With our version of democracy, there will never be money for education, healthcare delivery, and other critical sectors since they have to recover the invested funds to get “elected” with interest. It’s difficult to fight corruption because the foundation of our democracy is corruption. The person expected to fight corruption is fully immersed in corruption. So, how is he going to get the job done?
Somebody once wrote that the government want to give a loan of 1 million naira to students and ASUU was against it. This is the scam. Do you still remember when DISCOs in collaboration with FG came up with electricity bills by bands in 2020? Less than 2 years later, the band on a minimum of 20 electricity per day now gets less than 4 hours electricity per day and no one to complain to and no compensation. That is what will happen to the student’s loan. They will give you the loan which you can’t pay back because there is no job except you the money to buy a job as is currently obtainable. After about 5 years later, the loan will stop and you are stuck with tuition that an average Nigerian parent cannot afford. But why is ASUU even bothering itself with this scam? Why is ASUU thinking for the parents and the general public? We possibly need to start thinking of letting it be and focus on our welfare. Let’s allow the government to introduce tuition and leave that to the public to deal with.
While the government is complaining of no funds for education and our universities are closed for 1 semester and still counting due to a crisis between ASUU and FG over university funding and welfare, the Petroleum Technology Development Fund (PTDF) has shortlisted 8,800 applicants for its overseas scholarship programme. This scheme is smoothly going on every year for over 20 years without any complaints. It is budgeted for and no need for a strike to get that done. Our universities are underfunded and we are shipping our limited resources abroad in the name of the overseas scholarship to contribute to the development of universities in Malaysia, the UK, Germany, France, and China through PTDF, TETFund, NITDA, etc.
These scholarship schemes have been on for over 20 years and we are gladly sending more for MSc and PhD abroad every year on public funds while public universities are underfunded and ASUU has to fight, the academic calendar distorted to get a little attention for our public universities. While the scholars on FG scholarship are living a comfortable life abroad, the students in Nigeria’s public universities are studying under pathetic conditions and have to suffer from the frequent ASUU strike.
Sadly, the bond signed by these scholars is just a formality as you don’t have to come back. Even the scholars that came back to the country are frustrated and can’t fit into the system that funded their scholarship as there is no preparation for their return.
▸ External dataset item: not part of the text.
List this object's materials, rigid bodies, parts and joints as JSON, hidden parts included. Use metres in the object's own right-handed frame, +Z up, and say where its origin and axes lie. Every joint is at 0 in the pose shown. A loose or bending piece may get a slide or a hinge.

No provision for a conducive environment to enable them to be productive and train others.
You spent so much money to train scholars every year without any plan for them. If care is not taken, the amount of money spent on these scholarship schemes every year may be close to half of the money being requested for the revitalization of public universities. We are rich enough to keep funding overseas scholarship schemes to train individuals but too poor to properly fund public universities to develop better mass human resources for our system.
Meanwhile, what are the objectives of these scholarship schemes? What is the timeline to achieve it? It is definitely not for life. Has PTDF, TETFund, and NITDA sat down to evaluate how far we have gone and the impact of these schemes so far on the system with respect to the objectives? Where is the report? Haven’t we trained enough manpower to be empowered to train others in our universities in Nigeria? Why can’t we redirect these funds to our universities for these trained scholars to use to train others?
Unfortunately, we are developing individuals and not the system. The scholars are trained for themselves, the delegates’ vote is for the highest bidder, the highest bidder will bribe the voters to win the election, and the winner of the election will go there to help himself and leave the system poor. I watched a video recently where the wife of a governor was sharing 1 million naira each to her security staff. Where did she get the money from? State resources? She is not known for any business. Teachers in that same state are paid 17% of their salary. They don’t care what happens to public schools at all levels.
Dear Nigerians, as the delegates that you sent for the primary elections, are happily enjoying the money they were paid for their vote and you are celebrating the highest bidder that got the ticket and mocking those that could not afford to buy the delegates, just know that they have just been paid the money meant for education and other critical sectors. We have lost the moral right to complain about corruption.
Dear students, It is a vicious cycle and it ain’t going to change till we are willing to change it. The lecturers have taken their decisions and they are willing to stay off academic activities for as long as possible with or without salary, till their demands are met. The politicians don’t care that you are at home after all their kids are not in public school. They are bribing their ways to sustain their political and economic dynasty and the delegates are happily collecting it.
Meanwhile, who were the returning officers at the primary elections? Definitely not Professors. Tomorrow you will start blaming ASUU that Professors helped them rig elections. Politicians know how to rig the elections with or without the presence of the Professors that the INEC boss invited. So, use your head when you blame ASUU.
In conclusion, the people that can raise such an amount of money to spend to get political positions can also generate funds to save our universities from collapsing if they so care to lead you. It’s up to you if you want to remain at home, Facebooking, tweeting, tiktoking, and keep watching as the system keeps decaying. The ball is in your court.
Amoka is from Ahmadu Bello University, Zaria, Nigeria.